* Supplied data:
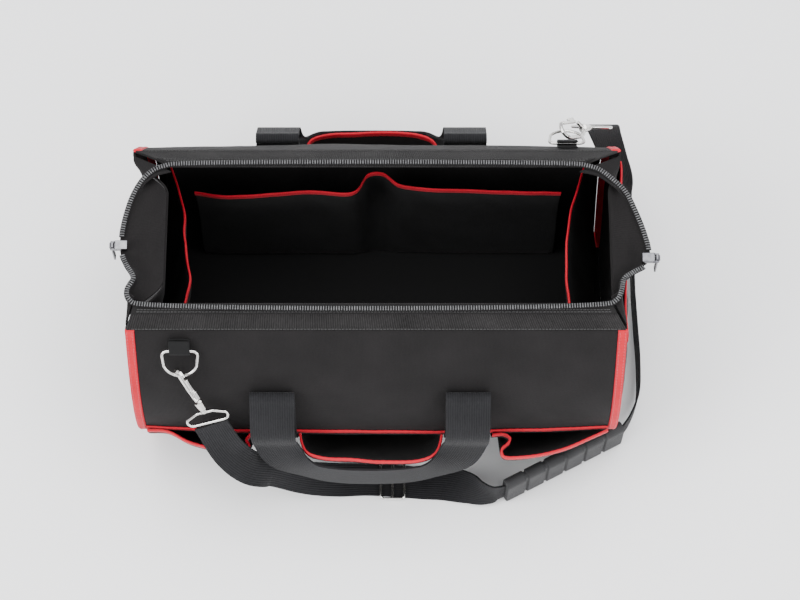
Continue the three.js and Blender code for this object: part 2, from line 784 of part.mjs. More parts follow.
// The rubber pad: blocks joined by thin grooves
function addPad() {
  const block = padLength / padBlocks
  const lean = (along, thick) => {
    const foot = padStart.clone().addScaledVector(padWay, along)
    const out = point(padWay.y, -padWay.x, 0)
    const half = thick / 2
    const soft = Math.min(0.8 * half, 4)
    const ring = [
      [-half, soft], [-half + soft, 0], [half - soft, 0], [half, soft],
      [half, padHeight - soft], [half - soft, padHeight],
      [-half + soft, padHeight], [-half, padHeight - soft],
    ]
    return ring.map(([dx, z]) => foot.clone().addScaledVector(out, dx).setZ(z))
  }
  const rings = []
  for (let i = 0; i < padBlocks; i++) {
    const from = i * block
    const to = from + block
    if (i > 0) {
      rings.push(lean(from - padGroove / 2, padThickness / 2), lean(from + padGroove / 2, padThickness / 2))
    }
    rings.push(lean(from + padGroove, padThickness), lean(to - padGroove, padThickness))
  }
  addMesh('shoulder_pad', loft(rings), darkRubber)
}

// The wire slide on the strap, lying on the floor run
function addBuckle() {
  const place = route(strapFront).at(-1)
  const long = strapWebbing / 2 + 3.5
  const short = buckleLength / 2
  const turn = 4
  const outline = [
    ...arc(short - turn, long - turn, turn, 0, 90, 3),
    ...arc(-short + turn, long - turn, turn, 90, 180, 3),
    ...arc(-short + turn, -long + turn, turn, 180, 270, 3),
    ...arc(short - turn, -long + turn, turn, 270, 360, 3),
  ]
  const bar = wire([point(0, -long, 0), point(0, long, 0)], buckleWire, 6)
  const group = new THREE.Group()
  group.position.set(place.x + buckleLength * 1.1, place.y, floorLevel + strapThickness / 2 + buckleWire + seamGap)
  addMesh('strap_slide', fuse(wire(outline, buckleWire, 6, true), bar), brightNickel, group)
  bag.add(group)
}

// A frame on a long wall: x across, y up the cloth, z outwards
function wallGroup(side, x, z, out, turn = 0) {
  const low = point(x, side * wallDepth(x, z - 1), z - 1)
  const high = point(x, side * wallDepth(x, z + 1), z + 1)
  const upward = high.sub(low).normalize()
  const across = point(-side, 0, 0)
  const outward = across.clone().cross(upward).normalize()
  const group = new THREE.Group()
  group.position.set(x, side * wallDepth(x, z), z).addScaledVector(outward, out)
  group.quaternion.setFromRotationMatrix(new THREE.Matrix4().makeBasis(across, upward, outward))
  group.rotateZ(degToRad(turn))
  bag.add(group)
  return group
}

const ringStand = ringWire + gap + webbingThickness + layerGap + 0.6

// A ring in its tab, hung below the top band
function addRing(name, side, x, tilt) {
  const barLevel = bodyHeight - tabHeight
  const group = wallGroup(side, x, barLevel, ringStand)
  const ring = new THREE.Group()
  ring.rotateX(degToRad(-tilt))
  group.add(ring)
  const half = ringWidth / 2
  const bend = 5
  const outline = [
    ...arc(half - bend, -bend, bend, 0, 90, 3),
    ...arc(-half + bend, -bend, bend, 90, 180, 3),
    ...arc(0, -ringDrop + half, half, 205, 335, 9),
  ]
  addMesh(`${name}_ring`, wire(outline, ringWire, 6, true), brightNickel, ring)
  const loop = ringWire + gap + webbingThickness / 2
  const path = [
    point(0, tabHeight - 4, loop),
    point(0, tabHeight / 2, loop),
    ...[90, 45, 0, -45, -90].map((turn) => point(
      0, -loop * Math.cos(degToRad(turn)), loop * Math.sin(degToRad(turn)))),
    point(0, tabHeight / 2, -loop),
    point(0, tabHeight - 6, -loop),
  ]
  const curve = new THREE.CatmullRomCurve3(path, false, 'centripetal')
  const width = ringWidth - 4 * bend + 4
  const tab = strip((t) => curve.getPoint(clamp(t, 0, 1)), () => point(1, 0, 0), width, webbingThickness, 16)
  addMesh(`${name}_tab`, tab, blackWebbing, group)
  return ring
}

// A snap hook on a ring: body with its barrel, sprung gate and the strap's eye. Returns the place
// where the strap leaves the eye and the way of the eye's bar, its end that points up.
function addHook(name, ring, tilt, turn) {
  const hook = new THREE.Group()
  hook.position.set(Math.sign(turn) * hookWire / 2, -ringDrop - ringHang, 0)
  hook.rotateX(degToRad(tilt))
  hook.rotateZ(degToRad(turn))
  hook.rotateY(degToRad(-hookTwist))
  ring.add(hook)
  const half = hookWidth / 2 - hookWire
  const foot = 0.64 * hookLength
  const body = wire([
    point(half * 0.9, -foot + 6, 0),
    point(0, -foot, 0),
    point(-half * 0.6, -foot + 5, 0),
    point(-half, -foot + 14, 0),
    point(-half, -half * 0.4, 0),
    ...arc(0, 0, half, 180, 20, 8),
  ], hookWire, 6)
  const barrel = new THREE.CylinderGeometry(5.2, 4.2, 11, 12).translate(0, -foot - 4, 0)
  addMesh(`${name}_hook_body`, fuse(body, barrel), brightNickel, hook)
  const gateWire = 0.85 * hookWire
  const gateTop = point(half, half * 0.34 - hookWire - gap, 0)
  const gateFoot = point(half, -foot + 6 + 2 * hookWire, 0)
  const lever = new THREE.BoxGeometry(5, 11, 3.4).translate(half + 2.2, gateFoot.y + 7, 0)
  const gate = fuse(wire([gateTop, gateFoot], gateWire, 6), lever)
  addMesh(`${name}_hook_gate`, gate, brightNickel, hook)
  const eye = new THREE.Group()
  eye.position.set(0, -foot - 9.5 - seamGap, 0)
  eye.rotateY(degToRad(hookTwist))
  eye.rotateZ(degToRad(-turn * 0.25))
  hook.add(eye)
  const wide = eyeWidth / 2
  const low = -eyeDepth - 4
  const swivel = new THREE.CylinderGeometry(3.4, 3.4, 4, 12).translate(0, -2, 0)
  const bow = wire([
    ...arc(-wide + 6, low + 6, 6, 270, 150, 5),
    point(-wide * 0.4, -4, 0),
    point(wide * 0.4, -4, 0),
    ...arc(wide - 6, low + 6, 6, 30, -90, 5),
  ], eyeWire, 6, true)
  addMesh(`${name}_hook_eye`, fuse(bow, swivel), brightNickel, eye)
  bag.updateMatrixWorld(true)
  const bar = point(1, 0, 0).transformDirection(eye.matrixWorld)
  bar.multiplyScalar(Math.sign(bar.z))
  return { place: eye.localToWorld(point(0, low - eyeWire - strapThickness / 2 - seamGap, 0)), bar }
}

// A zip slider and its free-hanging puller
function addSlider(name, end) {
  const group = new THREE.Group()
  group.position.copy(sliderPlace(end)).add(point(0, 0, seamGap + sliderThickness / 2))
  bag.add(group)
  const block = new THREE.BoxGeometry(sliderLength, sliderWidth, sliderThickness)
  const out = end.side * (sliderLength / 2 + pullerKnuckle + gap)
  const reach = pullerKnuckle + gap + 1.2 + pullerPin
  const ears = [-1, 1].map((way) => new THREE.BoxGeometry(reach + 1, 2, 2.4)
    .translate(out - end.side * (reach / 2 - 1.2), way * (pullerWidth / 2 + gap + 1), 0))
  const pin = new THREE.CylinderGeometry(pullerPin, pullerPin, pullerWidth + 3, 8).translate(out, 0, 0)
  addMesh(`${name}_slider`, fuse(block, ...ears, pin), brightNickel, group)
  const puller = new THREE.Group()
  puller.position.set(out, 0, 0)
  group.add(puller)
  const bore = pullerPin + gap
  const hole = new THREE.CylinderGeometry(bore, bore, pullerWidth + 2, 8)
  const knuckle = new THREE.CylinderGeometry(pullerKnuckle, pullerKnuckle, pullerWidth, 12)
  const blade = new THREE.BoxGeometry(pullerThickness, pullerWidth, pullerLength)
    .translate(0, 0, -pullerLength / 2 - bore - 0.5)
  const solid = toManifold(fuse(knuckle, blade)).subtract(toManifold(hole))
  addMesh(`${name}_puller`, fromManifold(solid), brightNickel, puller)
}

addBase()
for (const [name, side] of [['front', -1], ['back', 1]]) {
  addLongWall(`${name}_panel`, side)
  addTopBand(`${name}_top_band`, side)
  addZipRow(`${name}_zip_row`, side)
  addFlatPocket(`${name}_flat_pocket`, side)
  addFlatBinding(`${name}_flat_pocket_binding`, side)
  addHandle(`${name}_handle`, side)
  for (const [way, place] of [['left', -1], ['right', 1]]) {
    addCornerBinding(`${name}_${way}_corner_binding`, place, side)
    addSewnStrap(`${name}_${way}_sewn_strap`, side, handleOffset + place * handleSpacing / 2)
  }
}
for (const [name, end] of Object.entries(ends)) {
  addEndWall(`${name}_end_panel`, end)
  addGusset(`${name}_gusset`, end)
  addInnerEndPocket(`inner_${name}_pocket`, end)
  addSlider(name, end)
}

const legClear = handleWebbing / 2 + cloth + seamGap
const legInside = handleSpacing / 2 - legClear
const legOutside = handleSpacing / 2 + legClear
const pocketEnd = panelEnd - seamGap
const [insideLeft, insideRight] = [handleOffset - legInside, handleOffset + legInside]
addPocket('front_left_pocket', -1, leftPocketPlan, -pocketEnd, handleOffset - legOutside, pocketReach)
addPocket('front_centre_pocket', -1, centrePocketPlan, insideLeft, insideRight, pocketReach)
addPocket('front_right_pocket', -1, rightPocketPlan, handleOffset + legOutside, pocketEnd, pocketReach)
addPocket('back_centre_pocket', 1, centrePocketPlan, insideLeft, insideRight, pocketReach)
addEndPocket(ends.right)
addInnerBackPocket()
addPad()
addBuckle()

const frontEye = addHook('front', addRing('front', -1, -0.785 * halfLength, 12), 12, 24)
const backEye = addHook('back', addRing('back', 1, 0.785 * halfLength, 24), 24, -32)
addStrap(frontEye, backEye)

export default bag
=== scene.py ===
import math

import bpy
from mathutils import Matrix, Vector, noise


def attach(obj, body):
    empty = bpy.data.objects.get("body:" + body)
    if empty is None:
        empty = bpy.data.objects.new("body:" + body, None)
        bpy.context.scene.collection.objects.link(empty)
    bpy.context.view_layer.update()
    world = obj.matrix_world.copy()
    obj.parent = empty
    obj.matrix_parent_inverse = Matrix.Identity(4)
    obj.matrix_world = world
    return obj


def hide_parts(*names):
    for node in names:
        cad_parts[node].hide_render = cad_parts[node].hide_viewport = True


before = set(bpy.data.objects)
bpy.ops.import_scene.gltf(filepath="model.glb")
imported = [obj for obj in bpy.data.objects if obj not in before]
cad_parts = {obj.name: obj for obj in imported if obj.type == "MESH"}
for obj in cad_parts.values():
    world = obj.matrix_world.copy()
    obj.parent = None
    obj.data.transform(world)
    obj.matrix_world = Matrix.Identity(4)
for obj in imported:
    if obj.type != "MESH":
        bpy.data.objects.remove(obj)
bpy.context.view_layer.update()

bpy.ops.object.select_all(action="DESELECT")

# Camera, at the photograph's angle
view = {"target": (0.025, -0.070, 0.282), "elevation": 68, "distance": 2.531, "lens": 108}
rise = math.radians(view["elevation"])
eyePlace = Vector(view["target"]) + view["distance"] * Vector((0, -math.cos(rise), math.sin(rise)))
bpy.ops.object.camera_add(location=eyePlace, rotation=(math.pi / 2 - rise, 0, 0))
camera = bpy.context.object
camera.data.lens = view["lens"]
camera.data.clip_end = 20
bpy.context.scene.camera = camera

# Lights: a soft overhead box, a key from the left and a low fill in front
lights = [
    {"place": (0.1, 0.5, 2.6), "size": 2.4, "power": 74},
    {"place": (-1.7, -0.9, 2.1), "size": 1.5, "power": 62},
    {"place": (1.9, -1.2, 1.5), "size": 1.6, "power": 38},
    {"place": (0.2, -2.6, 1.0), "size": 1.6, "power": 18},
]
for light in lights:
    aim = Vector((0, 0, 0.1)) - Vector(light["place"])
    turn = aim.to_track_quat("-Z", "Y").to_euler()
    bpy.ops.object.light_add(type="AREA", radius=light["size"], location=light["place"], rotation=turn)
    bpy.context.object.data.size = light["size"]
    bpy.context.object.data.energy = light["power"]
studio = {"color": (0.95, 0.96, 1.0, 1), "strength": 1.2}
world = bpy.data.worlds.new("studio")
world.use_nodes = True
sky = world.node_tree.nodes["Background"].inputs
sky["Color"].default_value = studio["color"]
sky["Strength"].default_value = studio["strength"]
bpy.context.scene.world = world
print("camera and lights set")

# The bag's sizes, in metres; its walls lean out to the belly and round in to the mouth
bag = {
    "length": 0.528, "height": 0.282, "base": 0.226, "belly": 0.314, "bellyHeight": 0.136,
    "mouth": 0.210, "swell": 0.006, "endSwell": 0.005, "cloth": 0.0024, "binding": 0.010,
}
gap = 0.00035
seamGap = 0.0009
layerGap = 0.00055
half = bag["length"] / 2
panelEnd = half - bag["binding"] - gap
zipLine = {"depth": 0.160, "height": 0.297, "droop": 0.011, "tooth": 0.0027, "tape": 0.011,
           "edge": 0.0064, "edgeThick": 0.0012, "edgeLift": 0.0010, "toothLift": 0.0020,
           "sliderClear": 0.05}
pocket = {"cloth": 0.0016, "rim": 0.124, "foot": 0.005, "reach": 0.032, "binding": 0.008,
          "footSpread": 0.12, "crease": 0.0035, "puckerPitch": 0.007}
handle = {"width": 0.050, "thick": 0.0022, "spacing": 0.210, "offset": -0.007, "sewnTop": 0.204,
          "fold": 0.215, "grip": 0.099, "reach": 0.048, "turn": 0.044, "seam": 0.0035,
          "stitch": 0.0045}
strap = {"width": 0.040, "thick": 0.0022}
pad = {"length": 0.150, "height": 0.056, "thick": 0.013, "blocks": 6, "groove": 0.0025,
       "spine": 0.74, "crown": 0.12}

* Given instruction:
Work through the listing above and report how many lines include the string "empty", with no other text.

* Correct result:
5